* **LISTING**:
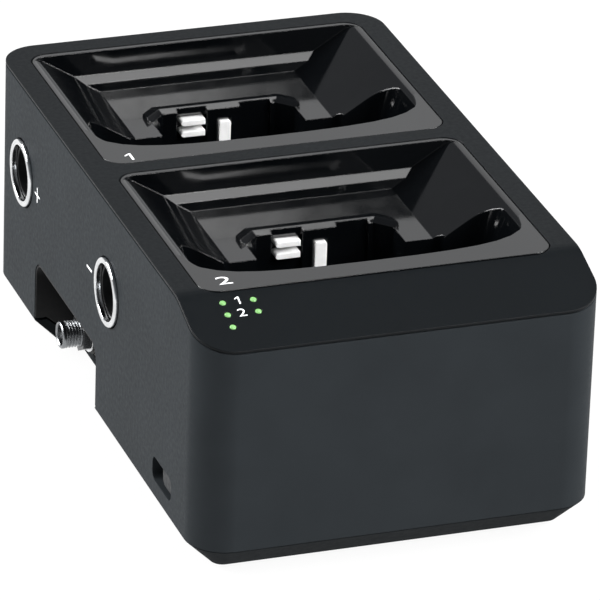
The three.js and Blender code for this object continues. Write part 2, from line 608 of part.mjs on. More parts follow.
// ---- slide switch -----------------------------------------------------------------------------
function buildSwitch() {
  const length = KNOB_LENGTH / 2;
  const bottom = SWITCH_Z - SWITCH_SLOT_HEIGHT / 2 + 1.1;
  const top = SWITCH_Z + SWITCH_SLOT_HEIGHT / 2 - GAP;
  const wallBack = -(CASE_HALF_X - WALL);
  const cap = roundedRect(KNOB_REST_Y - length, KNOB_REST_Y + length, bottom, top, SWITCH_CORNER - GAP / 2);
  const knob = prismX(cap, KNOB_FACE, wallBack + GAP + 0.1, 6);
  const slideX = wallBack + GAP;
  const slide = block(slideX, slideX + 0.8, KNOB_REST_Y - 10.5, KNOB_REST_Y + 10.2, SWITCH_Z - 4, SWITCH_Z + 4);
  add('switch_knob', knob.add(slide), LOOK.greyPlastic);
  const front = wallBack + 2 * GAP + 0.8;
  const body = block(front, front + 5.5, SWITCH_Y - 6.5, SWITCH_Y + 6.5, BASE_TOP + 0.8, SWITCH_Z + 4.5);
  const leg = block(front + 3, front + 5.5, SWITCH_Y - 6.5, SWITCH_Y + 6.5, BOARD_TOP + GAP, BASE_TOP + 1);
  add('switch_body', body.add(leg), LOOK.blackPlastic);
}

// ---- indicator lights -------------------------------------------------------------------------
function buildLights() {
  for (const [name, x, along] of LIGHTS) {
    const stem = panelCylinder(x, along, LIGHT_RADIUS, 0.05, 3.6);
    const collar = panelCylinder(x, along, LIGHT_RADIUS + 0.6, COVER_THICK + GAP, 3.6);
    add(name, stem.add(collar), LOOK.green);
  }
  const corners = [];
  for (const x of [-46, -26]) {
    for (const along of [3.6, 14.6]) {
      for (const depth of [3.9, 4.9]) corners.push(onPanel(x, along, depth));
    }
  }
  add('indicator_board', hull(corners), LOOK.board);
}

// ---- circuit board and its larger pieces --------------------------------------------------------
function buildElectronics() {
  let board = block(-34, 34, -66, 66, BOARD_BOTTOM, BOARD_TOP);
  board = board.add(block(-42.5, -33, SWITCH_Y - 6.5, SWITCH_Y + 6.5, BOARD_BOTTOM, BOARD_TOP));
  fourCorners(BOARD_SCREW_X, BOARD_SCREW_Y, (label, x, y) => {
    board = board.subtract(uprightCylinder(x, y, 1.5, 0, 20, 14));
  });
  add('main_board', board, LOOK.board);
  const onBoard = BOARD_TOP + GAP / 2;
  const bays = [['front', FRONT_BAY_Y], ['rear', FRONT_BAY_Y + BAY_PITCH]];
  for (const [place, bayY] of bays) {
    const inductor = roundedRect(8, 20.5, bayY - 22, bayY - 9.5, 2.5);
    add(`inductor_${place}`, prismZ(inductor, onBoard, onBoard + 6.5, 4), LOOK.ferrite);
    add(`controller_chip_${place}`, block(-8, 0, bayY - 20, bayY - 12, onBoard, onBoard + 1.2), LOOK.chip);
    add(`contact_header_${place}`, block(-8, 8, bayY + 20, bayY + 25, onBoard, onBoard + 6), LOOK.greyPlastic);
    const can = [[0, onBoard], [4, onBoard], [4, onBoard + 11.5], [3.6, onBoard + 12], [0, onBoard + 12]];
    add(`capacitor_${place}`, turnedUp(can, 26, bayY - 3), LOOK.aluminium);
  }
}

// ---- screws and feet --------------------------------------------------------------------------
const SHANK_RADIUS = 1.1;

function headDownScrew(headRadius, head, shoulder, tip) {
  return [
    [0, head], [headRadius, head], [headRadius, shoulder],
    [SHANK_RADIUS, shoulder], [SHANK_RADIUS, tip], [0, tip],
  ];
}

function headUpScrew(headRadius, tip, shoulder, head) {
  return [
    [0, tip], [SHANK_RADIUS, tip], [SHANK_RADIUS, shoulder],
    [headRadius, shoulder], [headRadius, head], [0, head],
  ];
}

function buildFastenersAndFeet() {
  fourCorners(CASE_SCREW_X, CASE_SCREW_Y, (label, x, y) => {
    add(`case_screw_${label}`, turnedUp(headDownScrew(2.6, 2.0, 4.3, 17), x, y, 18), LOOK.steel);
  });
  fourCorners(BOARD_SCREW_X, BOARD_SCREW_Y, (label, x, y) => {
    const screw = headUpScrew(2.5, 2.5, BOARD_TOP + 0.15, BOARD_TOP + 1.8);
    add(`board_screw_${label}`, turnedUp(screw, x, y, 18), LOOK.steel);
  });
  fourCorners(FOOT_X, FOOT_Y, (label, x, y) => {
    const disc = [[0, 0], [5.0, 0], [5.5, 0.5], [5.5, FOOT_HEIGHT + 0.35], [0, FOOT_HEIGHT + 0.35]];
    add(`foot_${label}`, turnedUp(disc, x, y, 24), LOOK.rubber);
  });
}

buildBasePlate();
buildHousingShell();
buildTopCover();
for (const [place, bayY] of [['front', FRONT_BAY_Y], ['rear', FRONT_BAY_Y + BAY_PITCH]]) {
  buildInsert(`bay_insert_${place}`, bayY);
  buildContacts(place, bayY);
}
buildLinkSocket('plus', LINK_PLUS_Y);
buildLinkSocket('minus', LINK_MINUS_Y);
buildJackRecess();
buildJack();
buildSwitch();
buildLights();
buildElectronics();
buildFastenersAndFeet();

export default group;
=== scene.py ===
import math

import bmesh
import bpy
from mathutils import Matrix, Vector
from mathutils.bvhtree import BVHTree


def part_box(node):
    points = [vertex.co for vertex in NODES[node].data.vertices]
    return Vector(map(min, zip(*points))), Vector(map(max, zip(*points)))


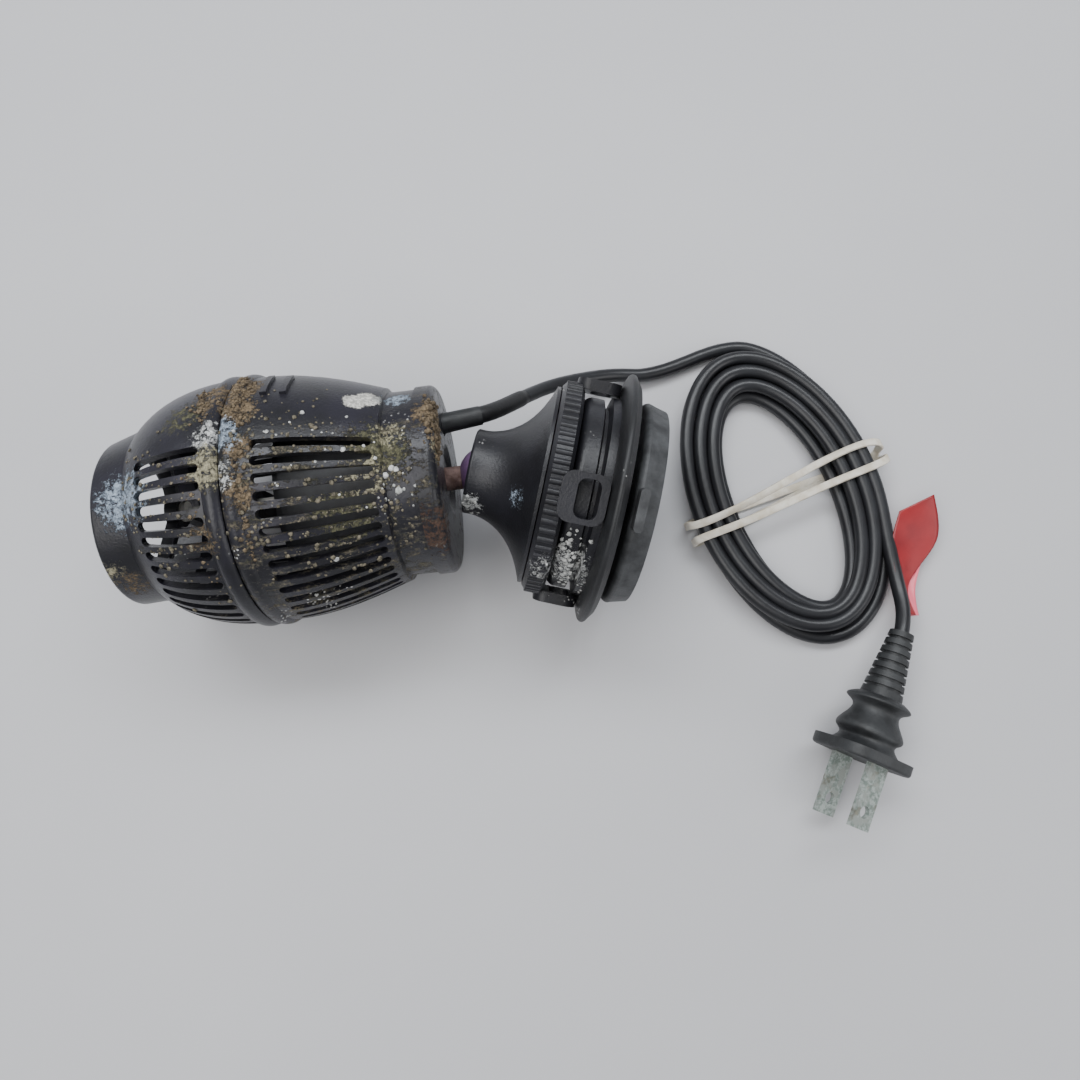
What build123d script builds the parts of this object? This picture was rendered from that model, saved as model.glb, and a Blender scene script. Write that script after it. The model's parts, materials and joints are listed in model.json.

* **THE REQUEST**:
Return precisely the lines of the records, starting with the line that holds "buildBasePlate();" and ending with the last one.

* **REPLY TO THE EXERCISE**:
buildBasePlate();
buildHousingShell();
buildTopCover();
for (const [place, bayY] of [['front', FRONT_BAY_Y], ['rear', FRONT_BAY_Y + BAY_PITCH]]) {
  buildInsert(`bay_insert_${place}`, bayY);
  buildContacts(place, bayY);
}
buildLinkSocket('plus', LINK_PLUS_Y);
buildLinkSocket('minus', LINK_MINUS_Y);
buildJackRecess();
buildJack();
buildSwitch();
buildLights();
buildElectronics();
buildFastenersAndFeet();

export default group;
=== scene.py ===
import math

import bmesh
import bpy
from mathutils import Matrix, Vector
from mathutils.bvhtree import BVHTree


def part_box(node):
    points = [vertex.co for vertex in NODES[node].data.vertices]
    return Vector(map(min, zip(*points))), Vector(map(max, zip(*points)))


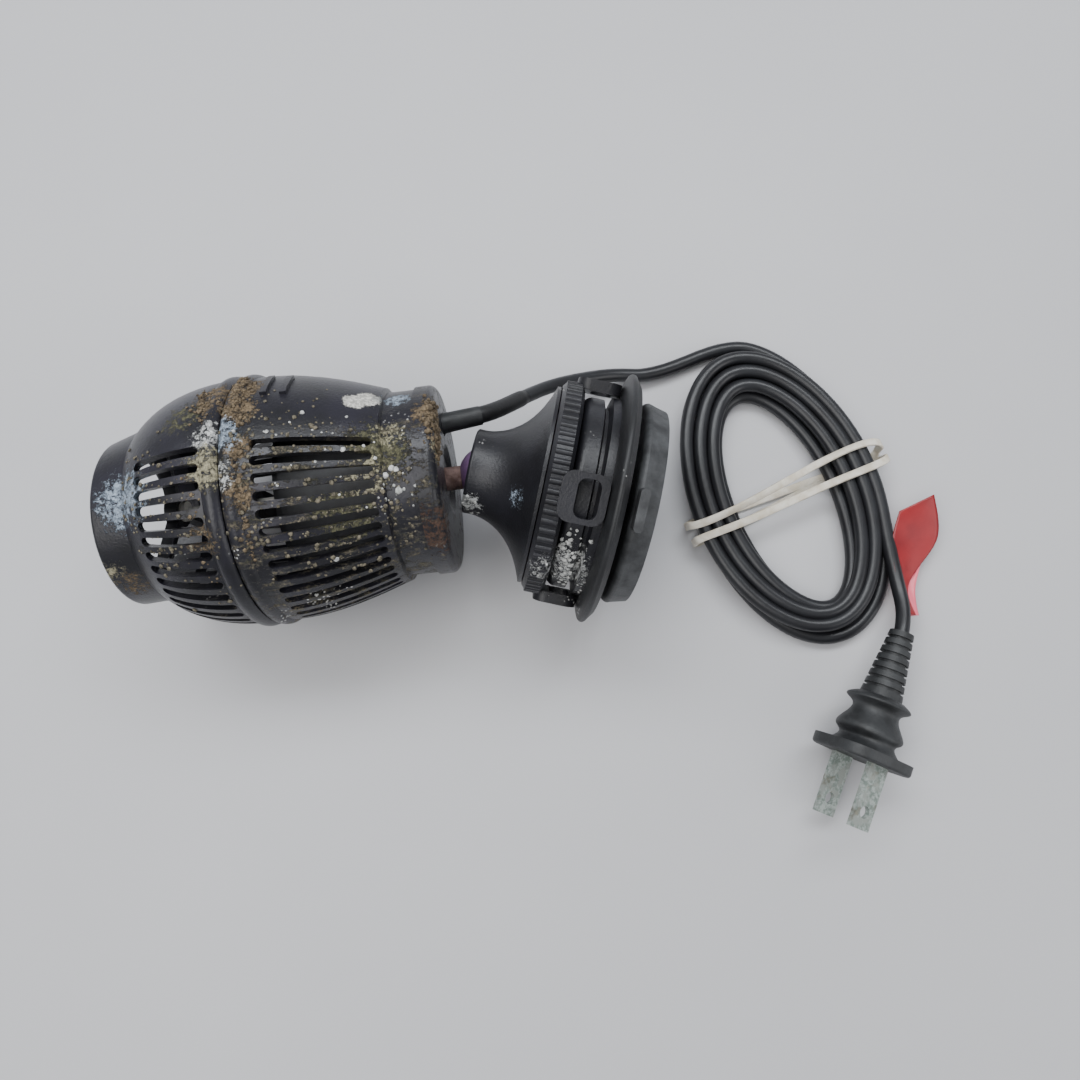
What build123d script builds the parts of this object? This picture was rendered from that model, saved as model.glb, and a Blender scene script. Write that script after it. The model's parts, materials and joints are listed in model.json.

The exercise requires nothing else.